#### Written task
The entries below should be output exactly as written.

============================================================

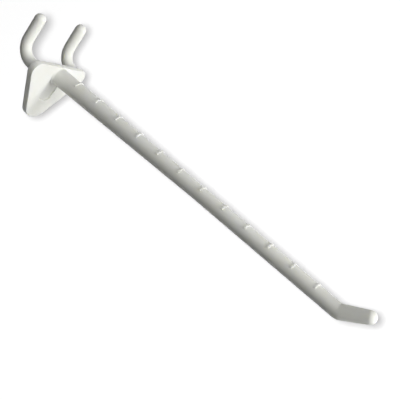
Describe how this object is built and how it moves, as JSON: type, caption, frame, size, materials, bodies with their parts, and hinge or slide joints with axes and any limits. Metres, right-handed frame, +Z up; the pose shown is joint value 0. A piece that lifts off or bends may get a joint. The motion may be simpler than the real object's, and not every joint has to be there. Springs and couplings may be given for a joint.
{
  "type": "pegboard hook",
  "caption": "Long round display arm that rises slightly to an upturned domed tip, with raised ridges along its top, on a rounded triangular back plate with upturned pegs for perforated board.",
  "frame": {"origin": "on the plate's back face, midway between the pegs and level with their axes, where the face bears on the board", "axes": "+Z up, +X to the right seen from the front, +Y from the plate into the board; the arm runs towards -Y and the pegs run towards +Y and then up"},
  "size_m": [0.0314, 0.1529, 0.0345],
  "materials": {
    "nylon": "satin white moulded nylon"
  },
  "bodies": {
    "root": {"hook": "nylon"}
  },
  "joints": []
}
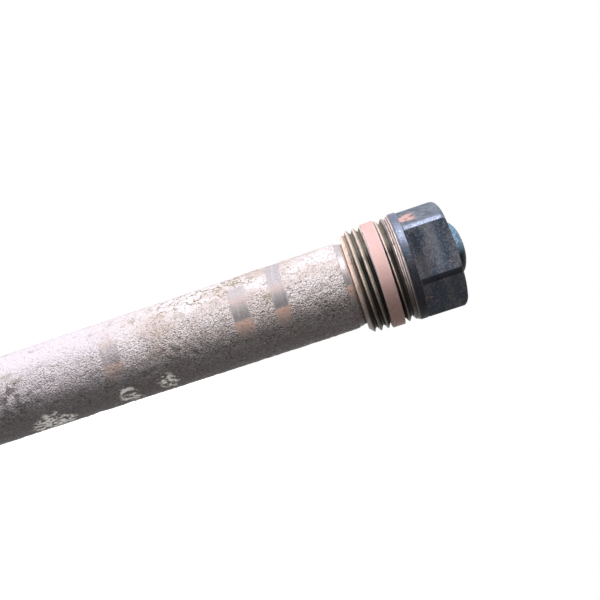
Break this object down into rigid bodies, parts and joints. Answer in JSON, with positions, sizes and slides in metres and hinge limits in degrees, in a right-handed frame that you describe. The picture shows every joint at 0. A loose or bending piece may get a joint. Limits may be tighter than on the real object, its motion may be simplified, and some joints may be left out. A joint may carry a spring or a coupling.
{
  "type": "water heater anode rod",
  "caption": "Magnesium anode rod cast on a steel core, with a threaded hexagon plug at its head and sealing tape round the thread.",
  "frame": {"origin": "on the rod's axis at the plug's seat, where the thread ends and the collar starts", "axes": "+Z along the rod's axis, out of the tank and towards the head; two flats of the hexagon face -Y and +Y"},
  "size_m": [0.027, 0.027, 0.2281],
  "materials": {
    "plug_steel": "dark, blued and lightly oxidised steel, with worn yellowish plating on the thread",
    "tape": "soft salmon pink thread sealing tape",
    "magnesium": "rough cast magnesium skin, dull grey and brownish, with smooth bare bands",
    "core_steel": "plain drawn steel wire"
  },
  "bodies": {
    "root": {"hex_plug": "plug_steel", "seal_tape": "tape", "magnesium_rod": "magnesium", "steel_core": "core_steel"}
  },
  "joints": []
}
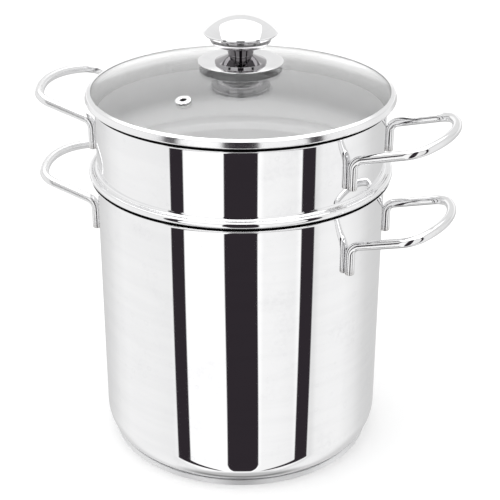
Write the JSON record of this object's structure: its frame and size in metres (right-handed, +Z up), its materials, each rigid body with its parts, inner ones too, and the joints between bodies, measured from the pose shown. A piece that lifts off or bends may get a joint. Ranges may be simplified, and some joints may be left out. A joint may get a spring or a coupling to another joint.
{
  "type": "pasta pot",
  "caption": "Tall stockpot with a perforated pasta insert seated in its rim, bent rod handles and a domed glass lid with a steel knob.",
  "frame": {"origin": "centre of the base disc's underside, on the surface the pot stands on", "axes": "+Z up along the pot's axis, +X towards one pair of handles, +Y across them"},
  "size_m": [0.3382, 0.234, 0.3427],
  "materials": {
    "pot_steel": "mirror polished stainless steel",
    "base_steel": "polished rim, turned underside",
    "insert_steel": "mirror polished outside, satin inside",
    "handle_steel": "polished stainless rod",
    "band_steel": "polished rolled strip",
    "lid_glass": "clear tempered glass",
    "knob_steel": "mirror polished stainless steel",
    "fastener_steel": "plain turned steel",
    "silicone": "translucent grey silicone"
  },
  "bodies": {
    "root": {"pot_shell": "pot_steel", "pot_base_disc": "base_steel", "pot_handle_right": "handle_steel", "pot_handle_left": "handle_steel", "insert_shell": "insert_steel", "insert_handle_right": "handle_steel", "insert_handle_left": "handle_steel", "lid_rim_band": "band_steel", "lid_glass": "lid_glass", "vent_seal": "silicone", "vent_eyelet": "band_steel", "knob_plate_gasket": "silicone", "knob_plate": "knob_steel", "knob_foot": "knob_steel", "knob_stem": "knob_steel", "knob_bowl": "knob_steel", "knob_cap": "knob_steel", "knob_nut": "fastener_steel", "knob_screw": "fastener_steel", "knob_under_gasket": "silicone", "knob_under_washer": "fastener_steel"}
  },
  "joints": []
}
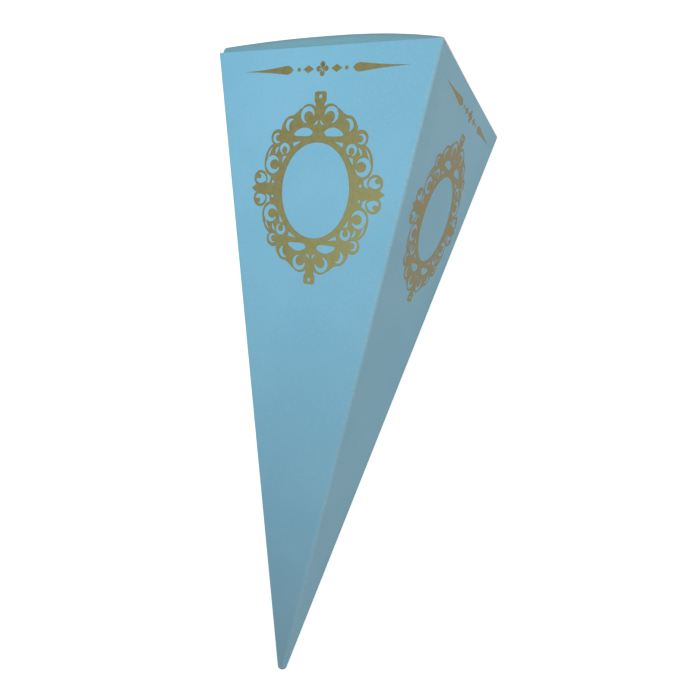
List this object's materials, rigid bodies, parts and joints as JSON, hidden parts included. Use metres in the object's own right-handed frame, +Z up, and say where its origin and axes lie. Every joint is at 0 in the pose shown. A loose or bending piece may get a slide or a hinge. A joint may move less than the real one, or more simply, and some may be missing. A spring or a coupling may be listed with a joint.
{
  "type": "paper cone bag",
  "caption": "Square tapering cone of folded card with a blunt tip and a hinged lid that tucks in behind the front panel.",
  "frame": {"origin": "centre of the bottom face of the bounding box, on the surface that the back panel lies on", "axes": "+Y from the blunt tip towards the lid, +Z up out of the back panel, +X towards the right panel"},
  "size_m": [0.065, 0.187, 0.0641],
  "materials": {
    "card": "matte, dyed pale sky blue outside and white inside",
    "foil": "satin gold foil stamped on the card"
  },
  "bodies": {
    "bag": {"cone_body": "card"},
    "lid": {"lid": "card"}
  },
  "joints": [
    {"name": "lid_hinge", "type": "hinge", "parent": "bag", "child": "lid", "pos_m": [0, 0.093, 0.0005], "axis": [-1, 0, 0], "range_deg": [0, 95]}
  ]
}
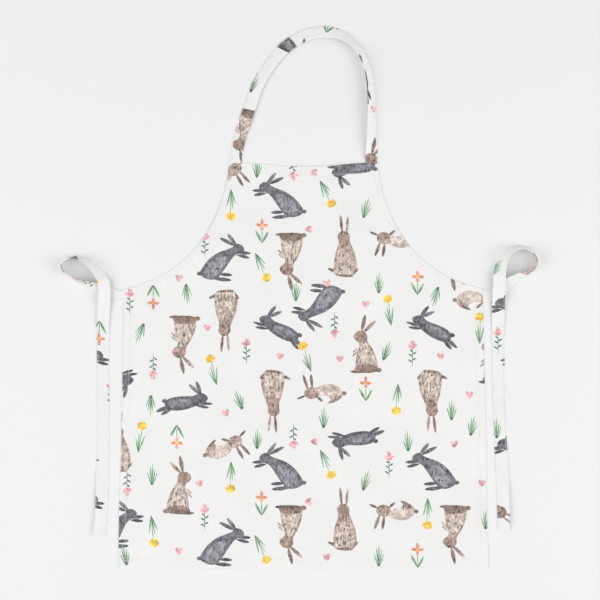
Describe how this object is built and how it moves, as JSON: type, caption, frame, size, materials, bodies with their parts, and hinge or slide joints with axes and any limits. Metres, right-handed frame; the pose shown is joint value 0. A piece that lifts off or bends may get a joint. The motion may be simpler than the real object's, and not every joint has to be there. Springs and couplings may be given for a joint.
{
  "type": "bib apron",
  "caption": "Bib apron of printed cotton with turned and stitched hems, a neck strap sewn to the bib corners and a waist tie at each side, laid out flat with the ties looped back.",
  "frame": {"origin": "on the panel's resting underside, at the middle of the waist line", "axes": "+Z out of the printed face, +Y towards the bib and neck strap, +X to the right as seen from the printed face"},
  "size_m": [0.9233, 1.0433, 0.0253],
  "materials": {
    "printed_cotton": "matt plain-weave cotton with a small scattered print of rabbits, flowers, grass and hearts on its face",
    "turned_cotton": "the same cotton turned under or laid under the edge, so that its plain reverse or printed face shows behind",
    "sewing_thread": "white polyester sewing thread with a slight sheen"
  },
  "bodies": {
    "panel": {"front_panel": "printed_cotton", "bottom_hem": "turned_cotton", "right_side_hem": "turned_cotton", "right_armhole_hem": "turned_cotton", "bib_top_hem": "turned_cotton", "left_armhole_hem": "turned_cotton", "left_side_hem": "turned_cotton", "neck_strap_left_end": "turned_cotton", "neck_strap_right_end": "turned_cotton", "left_tie_sewn_end": "turned_cotton", "right_tie_sewn_end": "turned_cotton", "bottom_stitching": "sewing_thread", "right_side_stitching": "sewing_thread", "right_armhole_stitching": "sewing_thread", "bib_top_stitching": "sewing_thread", "left_armhole_stitching": "sewing_thread", "left_side_stitching": "sewing_thread", "neck_left_box_stitching": "sewing_thread", "neck_right_box_stitching": "sewing_thread", "left_tie_box_stitching": "sewing_thread", "right_tie_box_stitching": "sewing_thread"},
    "neck_strap": {"neck_strap": "printed_cotton", "neck_strap_stitching": "sewing_thread"},
    "left_tie": {"left_tie": "printed_cotton", "left_tie_stitching": "sewing_thread"},
    "right_tie": {"right_tie": "printed_cotton", "right_tie_stitching": "sewing_thread"}
  },
  "joints": [
    {"name": "neck_strap_fold", "type": "hinge", "parent": "panel", "child": "neck_strap", "pos_m": [0, 0.242, 0.0026], "axis": [1, 0, 0], "range_deg": [0, 150]},
    {"name": "left_tie_fold", "type": "hinge", "parent": "panel", "child": "left_tie", "pos_m": [-0.3456, -0.015, 0.0026], "axis": [0, 1, 0], "range_deg": [0, 135]},
    {"name": "right_tie_fold", "type": "hinge", "parent": "panel", "child": "right_tie", "pos_m": [0.3456, -0.015, 0.0026], "axis": [0, -1, 0], "range_deg": [0, 135]}
  ]
}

============================================================

#### Response to the exercise
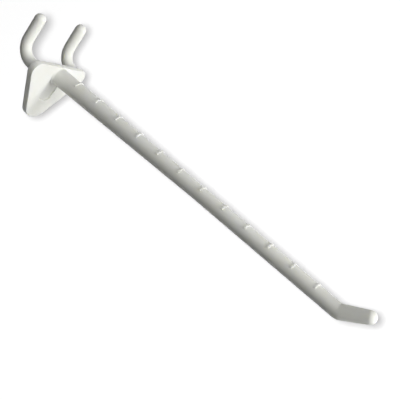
Describe how this object is built and how it moves, as JSON: type, caption, frame, size, materials, bodies with their parts, and hinge or slide joints with axes and any limits. Metres, right-handed frame, +Z up; the pose shown is joint value 0. A piece that lifts off or bends may get a joint. The motion may be simpler than the real object's, and not every joint has to be there. Springs and couplings may be given for a joint.
{
  "type": "pegboard hook",
  "caption": "Long round display arm that rises slightly to an upturned domed tip, with raised ridges along its top, on a rounded triangular back plate with upturned pegs for perforated board.",
  "frame": {"origin": "on the plate's back face, midway between the pegs and level with their axes, where the face bears on the board", "axes": "+Z up, +X to the right seen from the front, +Y from the plate into the board; the arm runs towards -Y and the pegs run towards +Y and then up"},
  "size_m": [0.0314, 0.1529, 0.0345],
  "materials": {
    "nylon": "satin white moulded nylon"
  },
  "bodies": {
    "root": {"hook": "nylon"}
  },
  "joints": []
}
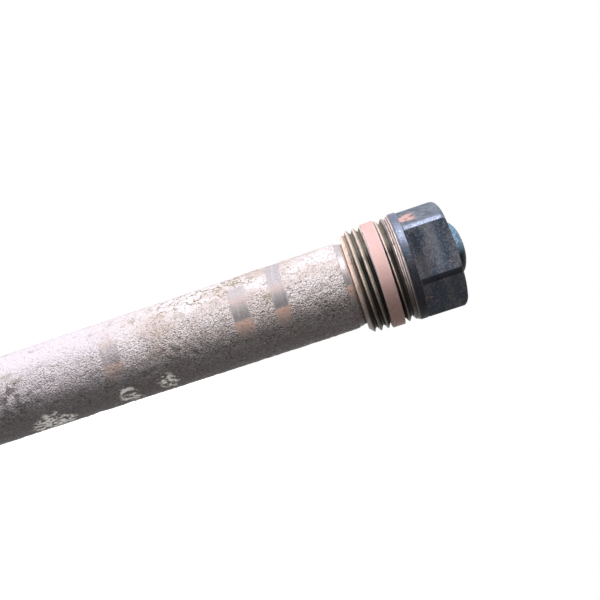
Break this object down into rigid bodies, parts and joints. Answer in JSON, with positions, sizes and slides in metres and hinge limits in degrees, in a right-handed frame that you describe. The picture shows every joint at 0. A loose or bending piece may get a joint. Limits may be tighter than on the real object, its motion may be simplified, and some joints may be left out. A joint may carry a spring or a coupling.
{
  "type": "water heater anode rod",
  "caption": "Magnesium anode rod cast on a steel core, with a threaded hexagon plug at its head and sealing tape round the thread.",
  "frame": {"origin": "on the rod's axis at the plug's seat, where the thread ends and the collar starts", "axes": "+Z along the rod's axis, out of the tank and towards the head; two flats of the hexagon face -Y and +Y"},
  "size_m": [0.027, 0.027, 0.2281],
  "materials": {
    "plug_steel": "dark, blued and lightly oxidised steel, with worn yellowish plating on the thread",
    "tape": "soft salmon pink thread sealing tape",
    "magnesium": "rough cast magnesium skin, dull grey and brownish, with smooth bare bands",
    "core_steel": "plain drawn steel wire"
  },
  "bodies": {
    "root": {"hex_plug": "plug_steel", "seal_tape": "tape", "magnesium_rod": "magnesium", "steel_core": "core_steel"}
  },
  "joints": []
}
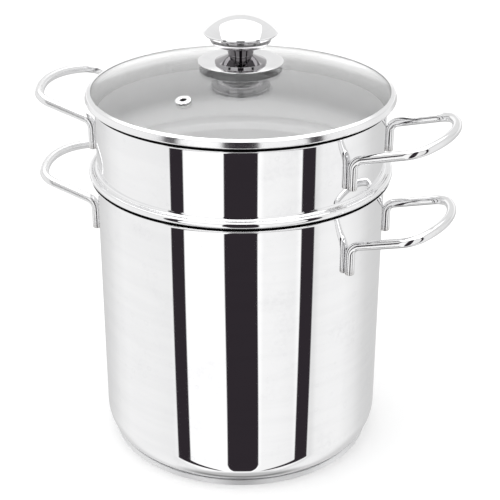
Write the JSON record of this object's structure: its frame and size in metres (right-handed, +Z up), its materials, each rigid body with its parts, inner ones too, and the joints between bodies, measured from the pose shown. A piece that lifts off or bends may get a joint. Ranges may be simplified, and some joints may be left out. A joint may get a spring or a coupling to another joint.
{
  "type": "pasta pot",
  "caption": "Tall stockpot with a perforated pasta insert seated in its rim, bent rod handles and a domed glass lid with a steel knob.",
  "frame": {"origin": "centre of the base disc's underside, on the surface the pot stands on", "axes": "+Z up along the pot's axis, +X towards one pair of handles, +Y across them"},
  "size_m": [0.3382, 0.234, 0.3427],
  "materials": {
    "pot_steel": "mirror polished stainless steel",
    "base_steel": "polished rim, turned underside",
    "insert_steel": "mirror polished outside, satin inside",
    "handle_steel": "polished stainless rod",
    "band_steel": "polished rolled strip",
    "lid_glass": "clear tempered glass",
    "knob_steel": "mirror polished stainless steel",
    "fastener_steel": "plain turned steel",
    "silicone": "translucent grey silicone"
  },
  "bodies": {
    "root": {"pot_shell": "pot_steel", "pot_base_disc": "base_steel", "pot_handle_right": "handle_steel", "pot_handle_left": "handle_steel", "insert_shell": "insert_steel", "insert_handle_right": "handle_steel", "insert_handle_left": "handle_steel", "lid_rim_band": "band_steel", "lid_glass": "lid_glass", "vent_seal": "silicone", "vent_eyelet": "band_steel", "knob_plate_gasket": "silicone", "knob_plate": "knob_steel", "knob_foot": "knob_steel", "knob_stem": "knob_steel", "knob_bowl": "knob_steel", "knob_cap": "knob_steel", "knob_nut": "fastener_steel", "knob_screw": "fastener_steel", "knob_under_gasket": "silicone", "knob_under_washer": "fastener_steel"}
  },
  "joints": []
}
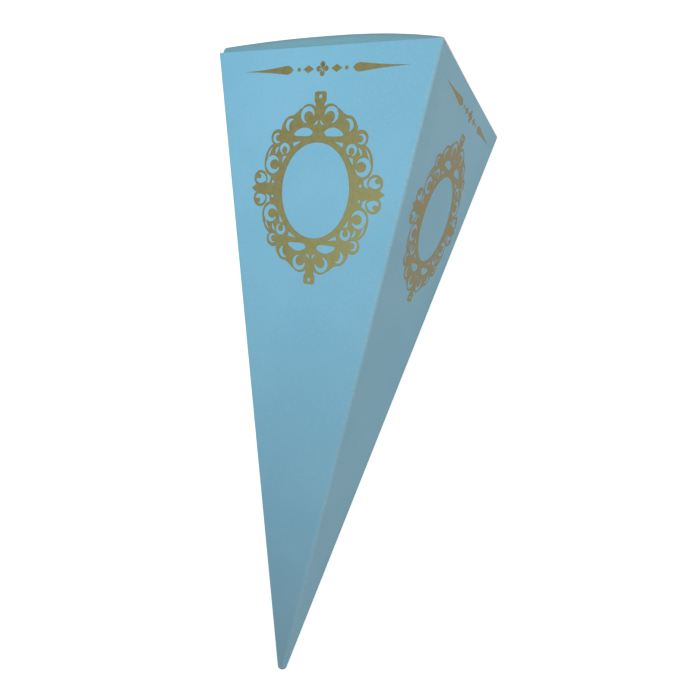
List this object's materials, rigid bodies, parts and joints as JSON, hidden parts included. Use metres in the object's own right-handed frame, +Z up, and say where its origin and axes lie. Every joint is at 0 in the pose shown. A loose or bending piece may get a slide or a hinge. A joint may move less than the real one, or more simply, and some may be missing. A spring or a coupling may be listed with a joint.
{
  "type": "paper cone bag",
  "caption": "Square tapering cone of folded card with a blunt tip and a hinged lid that tucks in behind the front panel.",
  "frame": {"origin": "centre of the bottom face of the bounding box, on the surface that the back panel lies on", "axes": "+Y from the blunt tip towards the lid, +Z up out of the back panel, +X towards the right panel"},
  "size_m": [0.065, 0.187, 0.0641],
  "materials": {
    "card": "matte, dyed pale sky blue outside and white inside",
    "foil": "satin gold foil stamped on the card"
  },
  "bodies": {
    "bag": {"cone_body": "card"},
    "lid": {"lid": "card"}
  },
  "joints": [
    {"name": "lid_hinge", "type": "hinge", "parent": "bag", "child": "lid", "pos_m": [0, 0.093, 0.0005], "axis": [-1, 0, 0], "range_deg": [0, 95]}
  ]
}
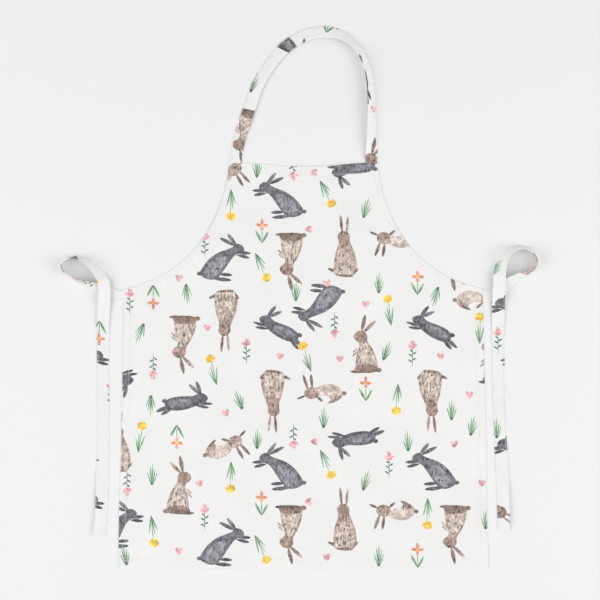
Describe how this object is built and how it moves, as JSON: type, caption, frame, size, materials, bodies with their parts, and hinge or slide joints with axes and any limits. Metres, right-handed frame; the pose shown is joint value 0. A piece that lifts off or bends may get a joint. The motion may be simpler than the real object's, and not every joint has to be there. Springs and couplings may be given for a joint.
{
  "type": "bib apron",
  "caption": "Bib apron of printed cotton with turned and stitched hems, a neck strap sewn to the bib corners and a waist tie at each side, laid out flat with the ties looped back.",
  "frame": {"origin": "on the panel's resting underside, at the middle of the waist line", "axes": "+Z out of the printed face, +Y towards the bib and neck strap, +X to the right as seen from the printed face"},
  "size_m": [0.9233, 1.0433, 0.0253],
  "materials": {
    "printed_cotton": "matt plain-weave cotton with a small scattered print of rabbits, flowers, grass and hearts on its face",
    "turned_cotton": "the same cotton turned under or laid under the edge, so that its plain reverse or printed face shows behind",
    "sewing_thread": "white polyester sewing thread with a slight sheen"
  },
  "bodies": {
    "panel": {"front_panel": "printed_cotton", "bottom_hem": "turned_cotton", "right_side_hem": "turned_cotton", "right_armhole_hem": "turned_cotton", "bib_top_hem": "turned_cotton", "left_armhole_hem": "turned_cotton", "left_side_hem": "turned_cotton", "neck_strap_left_end": "turned_cotton", "neck_strap_right_end": "turned_cotton", "left_tie_sewn_end": "turned_cotton", "right_tie_sewn_end": "turned_cotton", "bottom_stitching": "sewing_thread", "right_side_stitching": "sewing_thread", "right_armhole_stitching": "sewing_thread", "bib_top_stitching": "sewing_thread", "left_armhole_stitching": "sewing_thread", "left_side_stitching": "sewing_thread", "neck_left_box_stitching": "sewing_thread", "neck_right_box_stitching": "sewing_thread", "left_tie_box_stitching": "sewing_thread", "right_tie_box_stitching": "sewing_thread"},
    "neck_strap": {"neck_strap": "printed_cotton", "neck_strap_stitching": "sewing_thread"},
    "left_tie": {"left_tie": "printed_cotton", "left_tie_stitching": "sewing_thread"},
    "right_tie": {"right_tie": "printed_cotton", "right_tie_stitching": "sewing_thread"}
  },
  "joints": [
    {"name": "neck_strap_fold", "type": "hinge", "parent": "panel", "child": "neck_strap", "pos_m": [0, 0.242, 0.0026], "axis": [1, 0, 0], "range_deg": [0, 150]},
    {"name": "left_tie_fold", "type": "hinge", "parent": "panel", "child": "left_tie", "pos_m": [-0.3456, -0.015, 0.0026], "axis": [0, 1, 0], "range_deg": [0, 135]},
    {"name": "right_tie_fold", "type": "hinge", "parent": "panel", "child": "right_tie", "pos_m": [0.3456, -0.015, 0.0026], "axis": [0, -1, 0], "range_deg": [0, 135]}
  ]
}